Focus on investigative data-led stories in the areas of policy, health, science and the environment. These are published in national newspapers and international news outlets
an investigation into superbugs in the Irish health system
A four-month investigation into the less well-known superbugs: VRE, ESBL and CRE
The Sunday Times
♦ Front Page: Hospitals fail to stem superbugs (PDF)
♦ Full-Page News Focus: Sick of Hospitals (PDF)
The Irish Times
♦ Full-Page Health Feature: Special delivery: Microbes fresh from Ireland
♦ Science Feature: The global march of antibiotic resistant bugs
♦ Full-Page Health Feature: Bed occupancy far above safe levels
Articles from this investigation were key to winning the Association of British Science Writers (ABSW) Newcomer Award, Britain & Ireland, in 2015.
- Irish hospitals not complying with infection control guidelines
- Bed occupancy in hospitals far above safe levels
- Thousands being spent by the HSE to send samples for testing in the UK
- Increasing levels of antibiotic resistance in Ireland
Source documents: Unpublished HSE survey, freedom of information requests, press requests, HSE guidelines and reports, HIQA reports, NHS manuals, OECD reports, EU disease surveillance data and interviews with experts. Here is a breakdown of the main sources used:
Reports from Irish, EU and international organisations were analysed and the raw data was extrapolated to see where Ireland ranked.
Through this analysis, discovered Ireland had among the highest hospital bed occupancies in the world. As shown by this graph which has been updated with the latest OECD data, Ireland has now jumped into first place.

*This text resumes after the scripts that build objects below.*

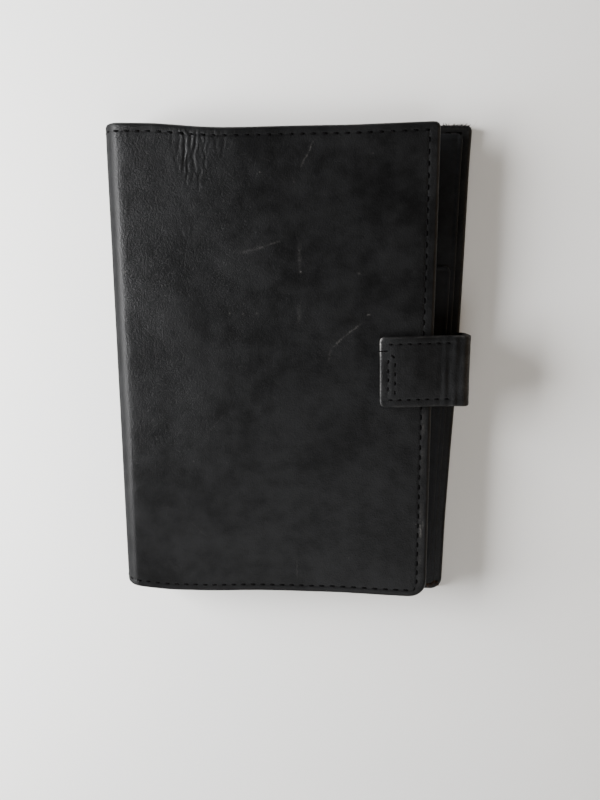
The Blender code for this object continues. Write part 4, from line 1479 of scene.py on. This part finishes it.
def build_snap():
    """Build the stud and the socket with rounded rims, and finish the snap's other pieces."""
    low, high = STUD_LOW[2], STUD_HIGH[2]
    turned("snap_button", "snap_stud", "front_cover", [
        (0.02, high - 0.10), (0.55, high - 0.10), (0.75, high - 0.02), (1.3, high), (1.62, high - 0.06),
        (1.84, high - 0.22), (1.9, high - 0.42), (1.84, high - 0.6), (1.62, high - 0.78),
        (1.5, high - 0.86), (1.5, low + 0.42), (1.62, low + 0.32), (3.5, low + 0.3), (3.9, low + 0.34),
        (4.2, low + 0.3), (4.38, low + 0.18), (4.4, low + 0.08), (4.3, low), (0.95, low),
        (0.85, low + 0.05), (0.85, high - 0.4), (0.8, high - 0.36), (0.02, high - 0.36),
        (0.02, high - 0.10),
    ], "snap_metal")
    low, high = SOCKET_LOW[2], SOCKET_HIGH[2]
    turned("snap_ring", "snap_socket", "tab_flap", [
        (4.3, high), (4.3, low + 0.16), (4.22, low + 0.05), (4.05, low), (3.4, low + 0.02),
        (3.1, low + 0.06), (2.6, low), (2.4, low + 0.02), (2.3, low + 0.1), (2.33, low + 0.17),
        (2.42, low + 0.2), (3.3, low + 0.2), (3.3, high), (4.3, high),
    ], "snap_metal")
    nodes = frame["nodes"]
    for name, material in (
        ("snap_stud_post", NICKEL), ("snap_cap", NICKEL), ("snap_ring_spring", BRASS),
        ("spine_stay", STAY_BOARD),
    ):
        nodes[name].data.materials.clear()
        nodes[name].data.materials.append(material)


build_snap()


# ---------------------------------------------------------------- frayed corners

def strand(root, way, length, curl, steps=7):
    """Return a fibre's points, wandering off from its root."""
    points = [np.array(root, float)]
    way = np.array(way, float)
    for _ in range(steps - 1):
        way = way + RNG.normal(0.0, curl, 3)
        way = way / np.linalg.norm(way)
        step = points[-1] + way * length / (steps - 1)
        step[2] = max(step[2], 0.15)
        points.append(step)
    return points


def root_near(corner, *ranges):
    """Return a random place near a corner, within a range along each axis."""
    return corner + np.array([RNG.uniform(*limits) for limits in ranges])


def build_fray():
    """Fray the back cover's two free corners."""
    pale = fibre_look("pale fibre", (0.12, 0.10, 0.07), (0.45, 0.40, 0.30))
    brown = fibre_look("brown fibre", (0.010, 0.005, 0.003), (0.055, 0.030, 0.016))
    black = fibre_look("black fibre", (0.003, 0.003, 0.003), (0.016, 0.014, 0.012))
    edge = BACK.length - ROLL
    low_corner = BACK.place(edge, ROLL - BACK.half, ROLL)
    high_corner = BACK.place(edge, BACK.half - ROLL, ROLL)
    tufts = []
    for _ in range(130):
        root = root_near(low_corner, (-4.8, 0.5), (-0.4, 1.7), (0.3, 1.2))
        points = strand(root, (0.4, -0.6, 0.1), RNG.uniform(0.5, 1.5), 0.5)
        tufts.append((points, RNG.uniform(0.14, 0.32)))
    fibres("lower_fray", brown, "back_cover", tufts)
    wisps = []
    for _ in range(16):
        root = root_near(low_corner, (-5.4, -2.2), (-0.7, 0.2), (-0.4, 0.6))
        wisps.append((strand(root, (-0.3, -0.8, 0.0), RNG.uniform(0.9, 2.0), 0.5), 0.06))
    fibres("lower_wisps", pale, "back_cover", wisps)
    tufts = []
    for _ in range(70):
        u = BACK.length - RNG.uniform(0.4, 12.5)
        root = BACK.place(u, BACK.half - RNG.uniform(0.0, 0.9), RNG.uniform(1.0, HEM_TOP + 0.15))
        points = strand(root, (0.2, 1.0, 0.2), RNG.uniform(0.4, 1.2), 0.5)
        tufts.append((points, RNG.uniform(0.1, 0.22)))
    fibres("upper_fray", black, "back_cover", tufts)
    wisps = []
    for _ in range(14):
        u = BACK.length - RNG.uniform(1.0, 12.0)
        root = BACK.place(u, BACK.half - 0.3, RNG.uniform(0.6, 1.9))
        wisps.append((strand(root, (0.1, 1.0, 0.3), RNG.uniform(0.7, 2.0), 0.4), 0.04))
    root = high_corner + np.array((0.3, 0.3, 0.2))
    wisps.append((strand(root, (0.9, 0.5, 0.1), 4.0, 0.2, 9), 0.045))
    fibres("upper_wisps", pale, "back_cover", wisps)


build_fray()
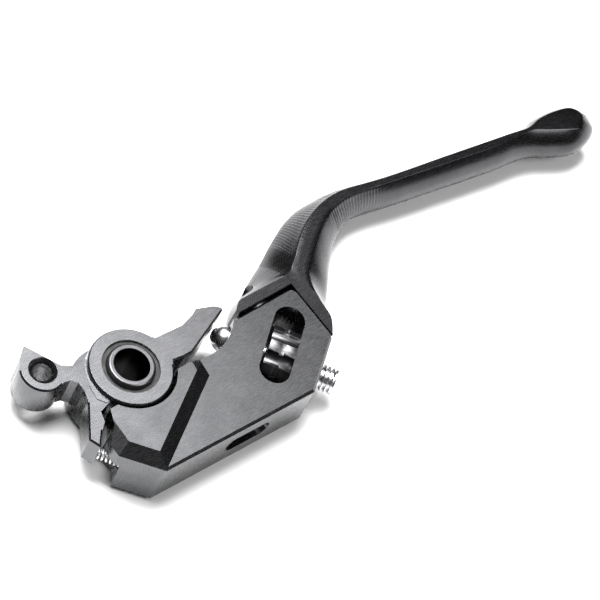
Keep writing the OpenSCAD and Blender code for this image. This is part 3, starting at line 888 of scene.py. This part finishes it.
class LEVER_OT_spindle(bpy.types.Operator):
    """Build the ball-ended spindle with its thread"""

    bl_idname = "lever.spindle"
    bl_label = "Adjuster Spindle"

    def execute(self, context):
        f, s = finishes(), sizes()
        ball = WHEEL_MIDDLE - SPINDLE_AXIS * WHEEL_ALONG * MM
        place = axis_frame(ball, SPINDLE_AXIS)
        neck = math.acos(NECK_RADIUS / BALL_RADIUS)
        profile = []
        for k in range(25):
            a = math.pi - (math.pi - neck) * k / 24
            profile.append((max(BALL_RADIUS * MM * math.sin(a), 1e-5), BALL_RADIUS * MM * math.cos(a)))
        profile += [(NECK_RADIUS * MM, 2.9 * MM), (2.25 * MM, 3.6 * MM)]
        end = STUD_END * MM
        tip = [(2.45 * MM, end - 0.15 * MM), (2.2 * MM, end), (1.2 * MM, end), (0.9 * MM, end - 0.2 * MM)]
        rings = round_rings(profile, place, THREAD_SEGMENTS)
        rings += threaded(place, SPINDLE_RADIUS * MM, s.thread_depth, s.thread_pitch,
                          THREAD_START * MM, end - 0.5 * MM)
        rings += round_rings(tip, place, THREAD_SEGMENTS)
        made = loft("threaded_spindle", rings)
        boolean(made, [key_flat(ball)], "DIFFERENCE")
        smooth_by_angle(made, 38)
        look = turned_metal("spindle_stainless", f.steel, 0.24, "Z", (0, 0, 0), 0.0003)
        dress(made, look, "spindle", ["adjuster_spindle"])
        return {"FINISHED"}


class LEVER_OT_springs(bpy.types.Operator):
    """Wind the preload spring, the detent spring and the fold spring"""

    bl_idname = "lever.springs"
    bl_label = "Springs"

    def execute(self, context):
        f = finishes()
        look = turned_metal("spring_wire", f.steel, 0.42, "Z", (0, 0, 0), 0.0003)
        length = PRELOAD_LENGTH * MM
        middle = node_middle("preload_spring")
        place = axis_frame(middle - SPINDLE_AXIS * length / 2, SPINDLE_AXIS)
        made = coil("preload_coil", place, PRELOAD_RADIUS * MM, PRELOAD_WIRE * MM, length,
                    sizes().coil_turns)
        dress(made, look, "actuator", ["preload_spring"])
        middle = node_middle("detent_spring")
        length = DETENT_LENGTH * MM
        place = axis_frame(middle - SPINDLE_AXIS * length / 2, SPINDLE_AXIS)
        made = coil("detent_coil", place, DETENT_RADIUS * MM, DETENT_WIRE * MM, length, DETENT_TURNS)
        dress(made, look, "lever", ["detent_spring"])
        middle = node_middle("fold_spring")
        low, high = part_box("fold_spring")
        place = axis_frame(Vector((middle.x, low.y, middle.z)), Vector((0, 1, 0)))
        made = coil("fold_coil", place, FOLD_RADIUS * MM, FOLD_WIRE * MM, high.y - low.y, FOLD_TURNS)
        dress(made, look, "blade", ["fold_spring"])
        pins = turned_metal("pin_ground", f.steel, 0.22, "Z", (0, 0, 0), 0.0003)
        for name in ("drive_dowel", "detent_ball", "detent_plug", "spindle_key"):
            finish_node(name, pins)
        return {"FINISHED"}


# ---- stage ----
# The camera's place in metres, and which way its right, its up and its back point.
CAMERA_PLACE = (-0.3744, -0.2050, 0.6328)
CAMERA_RIGHT = (0.7329, -0.6105, 0.3002)
CAMERA_UP = (0.4109, 0.7489, 0.5200)
CAMERA_BACK = (-0.5423, -0.2578, 0.7997)
# Place, target and width of each soft light, in metres.
OVERHEAD = ((0.03, 0.36, 0.90), (0.06, 0.0, 0.0), 0.62)
FRONT = ((0.28, -0.66, 0.84), (0.05, 0.0, 0.0), 0.5)
CARD = ((0.095, 0.09, 0.36), (0.0, -0.01, 0.0), 0.22)
# Light that the pieces mirror, and the backdrop that the camera sees.
DIM_AIR = (0.05, 0.05, 0.052, 1)
PALE_AIR = (0.93, 0.93, 0.93, 1)
# How far the floor lies under the lever, and half its width, in metres.
FLOOR_GAP = 0.00005
FLOOR_REACH = 1.6


class LEVER_OT_stage(bpy.types.Operator):
    """Lay the floor and set the soft lights and the camera"""

    bl_idname = "lever.stage"
    bl_label = "Stage"

    def execute(self, context):
        s = stage_settings()
        low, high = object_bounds()
        level = low[2] - FLOOR_GAP
        reach = FLOOR_REACH
        floor = add_mesh("floor", [(-reach, -reach, level), (reach, -reach, level), (reach, reach, level),
                                   (-reach, reach, level)], [(0, 1, 2, 3)], smooth=False)
        floor.data.materials.append(matt_floor("floor_paper", s.floor))
        floor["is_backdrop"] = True
        soft_light("overhead", *OVERHEAD, s.key_power)
        soft_light("front", *FRONT, s.front_power)
        soft_light("card", *CARD, s.card_power)
        studio_air()
        camera = bpy.data.cameras.new("view")
        camera.sensor_width = 36.0
        camera.lens = s.lens
        camera.clip_start = 0.01
        camera.clip_end = 20.0
        holder = bpy.data.objects.new("view", camera)
        context.scene.collection.objects.link(holder)
        turn = Matrix((CAMERA_RIGHT, CAMERA_UP, CAMERA_BACK)).transposed()
        holder.matrix_world = Matrix.Translation(CAMERA_PLACE) @ turn.to_4x4()
        context.scene.camera = holder
        context.scene.view_settings.view_transform = "Standard"
        return {"FINISHED"}


def soft_light(name, place, target, size, power):
    """A large square soft light aimed at a point."""
    lamp = bpy.data.lights.new(name, "AREA")
    lamp.shape = "SQUARE"
    lamp.size = size
    lamp.energy = power
    holder = bpy.data.objects.new(name, lamp)
    holder.visible_camera = False
    bpy.context.scene.collection.objects.link(holder)
    aim = Vector(target) - Vector(place)
    holder.matrix_world = Matrix.Translation(place) @ aim.to_track_quat("-Z", "Y").to_matrix().to_4x4()


def studio_air():
    """Dim surroundings for the gloss, with a pale backdrop."""
    world = bpy.data.worlds.new("studio")
    bpy.context.scene.world = world
    world.use_nodes = True
    tree = world.node_tree
    tree.nodes.clear()
    out = tree.nodes.new("ShaderNodeOutputWorld")
    mix = tree.nodes.new("ShaderNodeMixShader")
    dim = tree.nodes.new("ShaderNodeBackground")
    pale = tree.nodes.new("ShaderNodeBackground")
    path = tree.nodes.new("ShaderNodeLightPath")
    dim.inputs["Color"].default_value = DIM_AIR
    dim.inputs["Strength"].default_value = 1.0
    pale.inputs["Color"].default_value = PALE_AIR
    tree.links.new(path.outputs["Is Camera Ray"], mix.inputs["Fac"])
    tree.links.new(dim.outputs[0], mix.inputs[1])
    tree.links.new(pale.outputs[0], mix.inputs[2])
    tree.links.new(mix.outputs[0], out.inputs["Surface"])


STEPS = ("body", "actuator", "pivot", "wheel", "spindle", "springs", "blade", "stage")


class LEVER_PT_panel(bpy.types.Panel):
    """Lists the settings and the steps of the lever"""

    bl_idname = "LEVER_PT_panel"
    bl_label = "Clutch Lever"
    bl_space_type = "VIEW_3D"
    bl_region_type = "UI"
    bl_category = "Lever"

    def draw(self, context):
        scene = context.scene
        for group in (scene.lever_sizes, scene.lever_finishes, scene.lever_stage):
            box = self.layout.box()
            for key in group.bl_rna.properties.keys():
                if key not in ("rna_type", "name"):
                    box.prop(group, key)
        for step in STEPS:
            self.layout.operator("lever." + step)


CLASSES = (LeverSizes, LeverFinishes, LeverStage, LEVER_OT_body, LEVER_OT_actuator, LEVER_OT_pivot,
           LEVER_OT_wheel, LEVER_OT_spindle, LEVER_OT_springs, LEVER_OT_blade, LEVER_OT_stage,
           LEVER_PT_panel)


def register():
    """Registers the classes and the scene's settings."""
    for item in CLASSES:
        bpy.utils.register_class(item)
    bpy.types.Scene.lever_sizes = bpy.props.PointerProperty(type=LeverSizes)
    bpy.types.Scene.lever_finishes = bpy.props.PointerProperty(type=LeverFinishes)
    bpy.types.Scene.lever_stage = bpy.props.PointerProperty(type=LeverStage)


def unregister():
    """Removes the settings and the classes."""
    del bpy.types.Scene.lever_stage
    del bpy.types.Scene.lever_finishes
    del bpy.types.Scene.lever_sizes
    for item in reversed(CLASSES):
        bpy.utils.unregister_class(item)


def main():
    """Runs every step."""
    register()
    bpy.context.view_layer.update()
    for step in STEPS:
        getattr(bpy.ops.lever, step)()


if __name__ == "__main__":
    main()
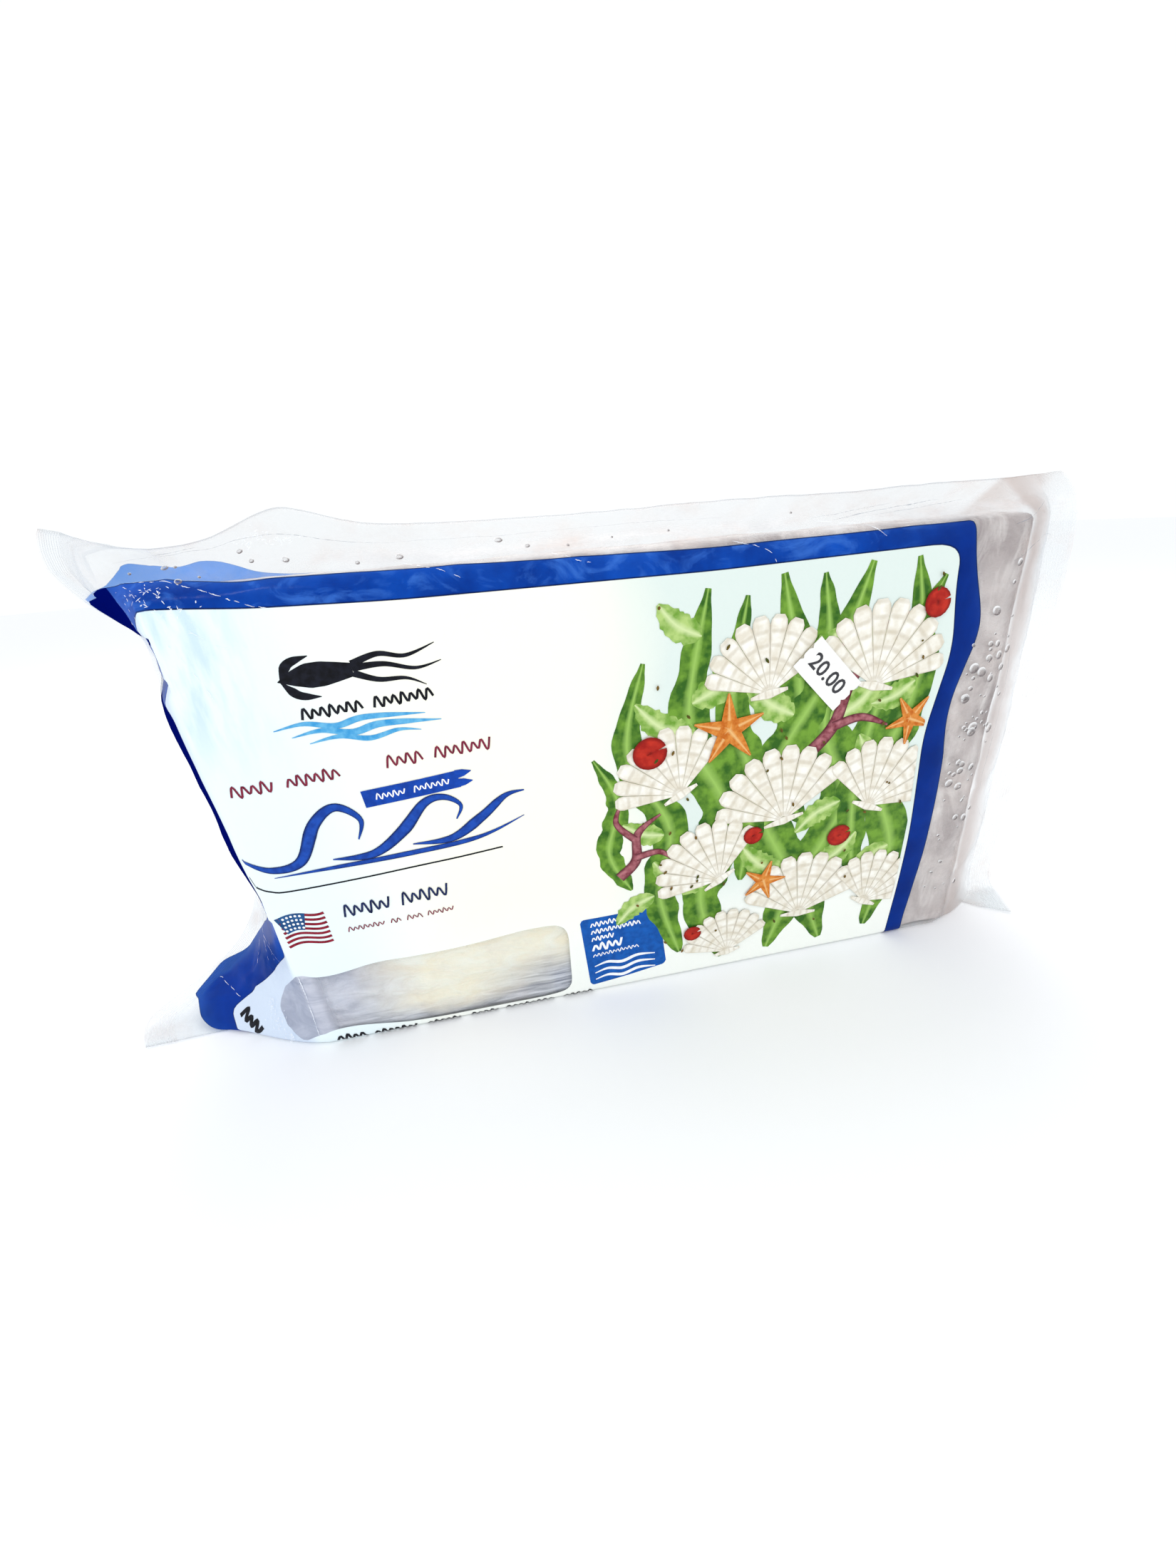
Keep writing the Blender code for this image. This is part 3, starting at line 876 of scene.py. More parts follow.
strips = {
    "lowest": 0.05,  # mm above the film
    "rise": 0.004,  # mm more for each strip of a group
    "step": 1.3,  # mm between points across
    "curveSteps": 12,
}
stripCount = [0]  # how many strips the present group of marks has


def evenPath(points, step):  # a smooth path through the points, at even steps
    dense = np.array(roundedCurve(np.array(points, float), strips["curveSteps"]))
    lengths = np.concatenate([[0.0], np.cumsum(np.linalg.norm(np.diff(dense, axis=0), axis=1))])
    marks = np.linspace(0, lengths[-1], max(6, int(lengths[-1] / step) + 1))
    return np.stack([np.interp(marks, lengths, dense[:, k]) for k in range(2)], axis=1)


def addStrip(path, widths, keep=None):  # a strip of print along the path, widths to each side
    steps = len(path)
    widths = np.interp(np.linspace(0, 1, steps), np.linspace(0, 1, len(widths)), widths)
    along = np.gradient(path, axis=0)
    along /= np.maximum(np.linalg.norm(along, axis=1, keepdims=True), 1e-9)
    side = np.stack([-along[:, 1], along[:, 0]], axis=1)
    rows = 2 * max(1, round(widths.max() / strips["step"]))
    deselectAll()
    bpy.ops.mesh.primitive_grid_add(x_subdivisions=steps - 1, y_subdivisions=rows, size=2)
    strip = bpy.context.object
    mesh = strip.data
    lift = strips["lowest"] + strips["rise"] * stripCount[0]
    stripCount[0] += 1
    shares = {name: np.empty(len(mesh.vertices), np.float32) for name in ("across", "along")}
    for index, vertex in enumerate(gridOrder(mesh)):
        row, column = divmod(index, steps)
        t = row / rows * 2 - 1
        place = path[column] + side[column] * widths[column] * t
        if keep:
            place = keep(place)
        mesh.vertices[int(vertex)].co = onFilm(place[0], place[1], lift)
        shares["across"][vertex] = t
        shares["along"][vertex] = column / (steps - 1)
    for name, values in shares.items():
        mesh.attributes.new(name, "FLOAT", "POINT").data.foreach_set("value", values)
    return strip


def addSquiggle(u0, v0, u1, v1, high, half, beat):  # an unreadable line of writing
    length = math.hypot(u1 - u0, v1 - v0)
    count = max(4, round(2 * length / beat))
    points = []
    for k in range(count + 1):
        rise = high * (0.5 if k % 2 else -0.5) * (1 + 0.3 * math.sin(5.1 * k + u0))
        u, v = between(u0, u1, k / count), between(v0, v1, k / count)
        points.append((u - rise * (v1 - v0) / length, v + rise * (u1 - u0) / length))
    return addStrip(evenPath(points, 0.5), [half])


def addRound(u, v, radius, flat=1.0, turn=0.0, keep=None):  # a disc
    path = []
    for angle in np.linspace(0, 2 * math.pi, max(12, int(4 * radius)) + 1):
        a, b = radius / 2 * math.cos(angle), radius / 2 * flat * math.sin(angle)
        path.append((
            u + a * math.cos(turn) - b * math.sin(turn), v + a * math.sin(turn) + b * math.cos(turn),
        ))
    return addStrip(np.array(path), [radius / 2], keep)


def addMark(mark):  # seven numbers make a line of writing; points, a step and half widths a strip
    if len(mark) == 7:
        return addSquiggle(*mark)
    points, step, widths = mark
    return addStrip(evenPath(points, step) if step else np.array(points), widths)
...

Trawling through these reports and databases also yielded some interesting statistics on the superbugs being investigated. ESBL was more prevalent than MRSA for the first time and Ireland had the highest frequency of VRE in Europe.
Unpublished data was sourced through FOI requests and contacts in the scientific and healthcare sector.
Data was obtained on almost all acute Irish hospitals which enabled a comparative analysis to be done on the proportion of isolation rooms and bed occupancy in each hospital. These are both influential factors in infection control as a lack of isolation rooms and high occupancy rates can lead to the spread of superbugs and other infections.
This graph illustrates some of the original data used in the investigation:
Trained in the programming language R to undertake data analytics. Skills include analysing large datasets, computing statistics, drawing graphs and undertaking regression analysis.
Completed undergraduate degree in science, specialising in genetics. This involved a lot of data analysis and provides a solid background for data journalism.
investigative & data-driven stories
Have undertaken a number of large and small investigative reports and projects. Here are some examples:
ars technica / cancer world
If genetic screening helps those at risk, why not screen everyone?
Long-form (4,000 word) creative non-fiction piece analysing the pros and cons of genetic screening. Investigation funded by a journalism grant from Cancer World magazine, an initiative of the European School of Oncology to encourage high-quality reporting on cancer.
the pharmaceutical journal
Treating Lyme disease: when will science catch up?
Review and analysis of the diagnosis and treatment of Lyme disease, an often controversial disease with numerous contrary medical opinions. This involved talked to international experts and analysing research papers and statistics. This was published in a scientific journal so includes science and pharmaceutical terminology.
Researchers urge more protection for workers from organic flame retardants
Since early 2019, have been a regular reporter for the online chemical policy magazine, Chemical Watch. These stories involve analysis of reports and investigation of scientific studies. This is an example of a report on research that was not well publicised showing that flame retardants can be a health risk to workers.
Have published a number of other stories that involved data discovery and analysis. Here are a few examples from The Sunday Times:
News Page 4: Ministers bypass debate to rubber stamp EU directives
Analysed 442 Irish statutory instruments and highlighted the lack of oversight by the Oireachtas in the implementation of EU regulation
News Page 4: Commercial research ‘like herding cats’
Interviewed the state’s chief scientific adviser about ‘priority-driven’ scientific funding. As part of this, analysed research funding data and discovered there was nearly a threefold increase in the number of funding applications rejected on ground of eligibility in the first few months of that year.
News Page 8: Child vaccine targets missed
Analysed HSE data for all areas in Ireland and discovered childhood vaccination targets were not being reached in most regions of Ireland. Highlighted the worst-performing areas which were Dublin North West and West Cork.
Front Page: Cervical cancer on rise in Ireland
Reported on statistics from the National Cancer Registry which showed that the rate of cervical cancer was increasing and occurring more frequently in Ireland than in the UK.
Front Page: One in three young medics ‘will refuse to do abortions’
Regularly conduct searches of scientific research related to Ireland and discover unpublicised work. This is one example of a study which was very relevant to the political climate at the time but had not received any news attention.